Не обладая собственным определенным и существенным эстетическим содержанием и поэтому определяя себя (как и «социалистический реализм» в литературной критике491) прежде всего негативно, через разоблачение «формалистов» и «их эпигонов буквалистов», «реалистический перевод», будучи инструментом монополизации поля перевода492, при этом заявлял себя как единственно нормативный, исключающий все другие – не только в актуальной конкуренции, но и в отношении к истории перевода. «Советский перевод» как явление «совершенно оригинальное и беспрецедентное»493 определялся через противопоставление фундаментальной для истории перевода «пессимистической» концепции «непереводимости», восходящей к Гумбольдту и Шлейермахеру, а в русской традиции – к символистам и акмеистам [Витт 2019, 314]494. «Советский перевод» отказывался от этого наследства и рисовал себе другую генеалогию:

Гениальные труды товарища Сталина по языкознанию <…> создали возможность по-новому разрешить сложные вопросы теории художественного перевода. <…> Традиция русского перевода восходит к гению Пушкина, к Лермонтову, к переводам многих талантливых поэтов «Искры» 60-х годов, к знаменитым переводам В. Курочкина из Беранже. <…> опыт перевода политической литературы <…>, высказывания основоположников марксизма-ленинизма специально по вопросам перевода <…> переводческая практика Владимира Ильича Ленина <…>, особенно в переводе им фрагментов «Коммунистического Манифеста» (versus перевод Плеханова), который сделан «просто и ясно, сжато и смело, – когда каждая фраза не говорит, а стреляет» (И. Сталин)495.

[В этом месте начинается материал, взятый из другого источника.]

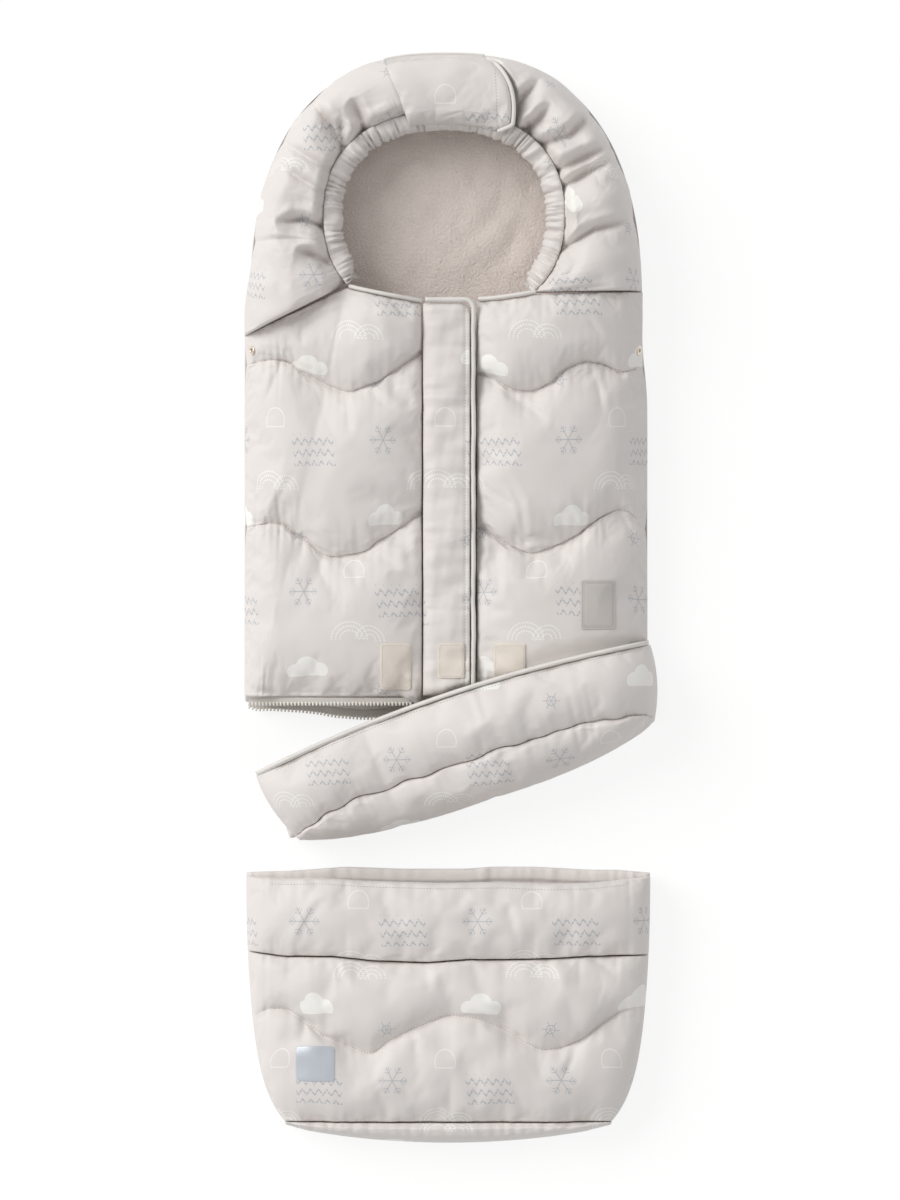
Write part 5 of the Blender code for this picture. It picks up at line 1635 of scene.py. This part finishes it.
class FOOTMUFF_OT_extension(bpy.types.Operator):
    """Build the separate foot extension"""
    bl_idname = "footmuff.extension"
    bl_label = "Foot extension"

    def execute(self, context):
        sizes = settings(context)[1]
        a = even_spacing(118)
        line_x = EXT_CENTRE_X + a * EXT_LINE_HALF
        side = (1 - np.abs(a)).clip(0, 0.16) / 0.16

        def section(name, lines, counts, depths, node, seed, lift):
            y, share, sewn = chambers(lines, counts)
            x, inner, high = extension_facts(np.broadcast_to(a, y.shape), y)
            low = inner + LINING + 0.4 * MM
            drop = seam_drop(share, [np.full_like(a, d) for d in depths]) * side
            top = high + lift - drop + smooth_noise(x, y, 70 * MM, seed + 4) * 1.6 * MM * side
            top = np.maximum(top, low + 2.4 * MM)
            tucks = gathers(x, seam_distance(y, lines), seed, sizes.gather_depth, 12 * MM)
            tucks = tucks * (side * 1.6).clip(0, 1)
            tucks = tucks + sharp_folds(x, y, EXTENSION_PULLS, 3.0 * MM, 3.4 * MM) * side
            pad(name, x, y, top, low, "extension", (node,), sewn=sewn, tucks=tucks)

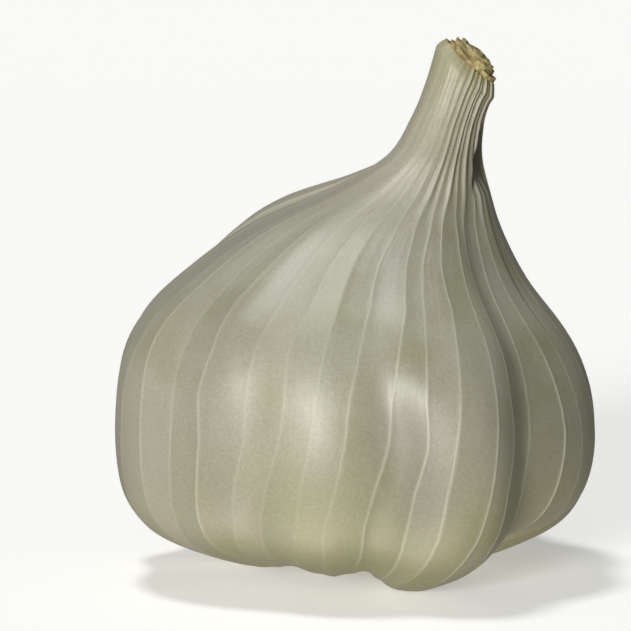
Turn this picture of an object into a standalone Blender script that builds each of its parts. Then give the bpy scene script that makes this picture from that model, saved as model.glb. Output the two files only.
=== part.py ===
"""A whole garlic bulb: the skin-wrapped bulb on its clove feet, the cut end of the
dried stalk in the mouth of the neck, and the corky root plate in the hollow
underneath.  Lengths below are in millimetres and are turned into metres on building.
"""
import math

import bmesh
import bpy
import numpy as np

MM = 0.001

# Half-section of the bulb, from the middle of the underside to the mouth of the neck.
# Each station gives: radius over the back of a clove, height there, how far the
# groove between two cloves lies inward, how far it lies higher, and the lean of the
# neck to the right.
STATIONS = (
    (0.0, 3.8, 0.0, 0.0, 0.0),      # middle of the root hollow
    (5.0, 3.8, 0.2, 0.0, 0.0),      # roof of the root hollow
    (9.5, 2.4, 0.9, 1.2, 0.0),      # wall of the root hollow
    (14.5, -1.0, 2.1, 3.2, 0.0),    # foot of a clove
    (21.6, 0.8, 2.6, 2.6, 0.0),     # outer edge of the foot
    (27.6, 4.6, 3.0, 2.0, 0.0),     # heel of a clove
    (30.4, 10.5, 3.3, 1.1, 0.0),
    (30.8, 17.5, 3.3, 0.5, 0.5),    # widest part
    (30.0, 24.5, 2.9, 0.0, -0.1),
    (27.1, 31.0, 2.4, -0.4, -0.6),
    (21.4, 37.0, 1.7, -0.6, 0.4),   # shoulder
    (15.9, 42.3, 1.0, -0.6, 2.6),
    (9.8, 47.0, 0.4, -0.4, 6.5),    # shoulder runs into the neck
    (5.9, 51.1, 0.2, -0.2, 9.1),
    (4.4, 55.4, 0.2, -0.1, 10.7),
    (3.8, 58.6, 0.1, 0.0, 11.8),
    (3.5, 61.4, 0.1, 0.0, 12.8),    # edge of the cut
    (2.4, 63.3, 0.0, 0.0, 13.8),    # mouth of the neck
)

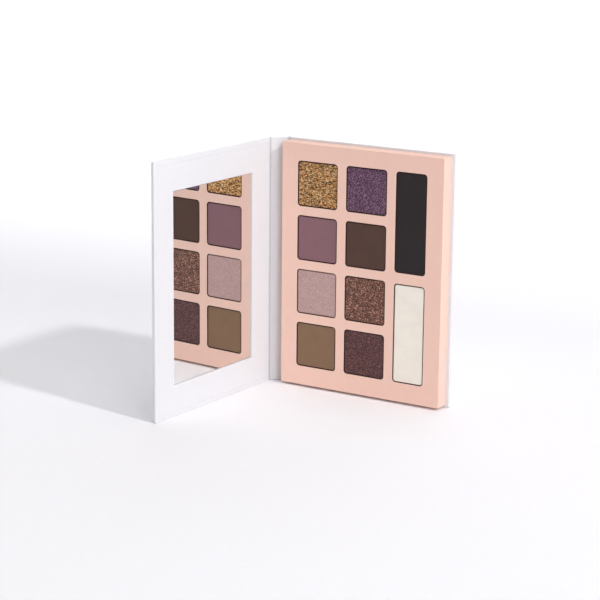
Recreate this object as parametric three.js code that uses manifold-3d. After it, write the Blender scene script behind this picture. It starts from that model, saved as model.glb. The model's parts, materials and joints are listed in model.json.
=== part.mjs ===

Конститутивный элемент «реалистического перевода» составляла, как подробно показали А. Г. Азов и Сусанна Витт, погромная критика двух «буквалистов» – Г. А. Шенгели за перевод «Дон Жуана» Байрона и Е. Л. Ланна за переводы Диккенса, – ставшая настолько неотделимой от «реалистического перевода», что даже кашкинка второй степени Нора Галь в своей книге «Слово живое и мертвое» (впервые: 1972), написанной, уже когда Ланна и Шенгели давно не было в живых, постоянно конструирует варианты перевода разбираемых ею фраз, которые якобы предложили бы «переводчики другой школы, буквалисты и формалисты», а также, обычно не называя имени Ланна, возвращается к критике его диккенсовских переводов, хотя они уже получили статус дефинитивных с выходом 30-томного собрания сочинений Диккенса. Чтобы понять, почему в качестве жертв Кашкиным были выбраны именно Шенгели и Ланн, нужно опять прибегнуть к освобождающей редукции и свести разговор о «кашкинской школе» к литературной политике, борьбе за монополию в поле перевода.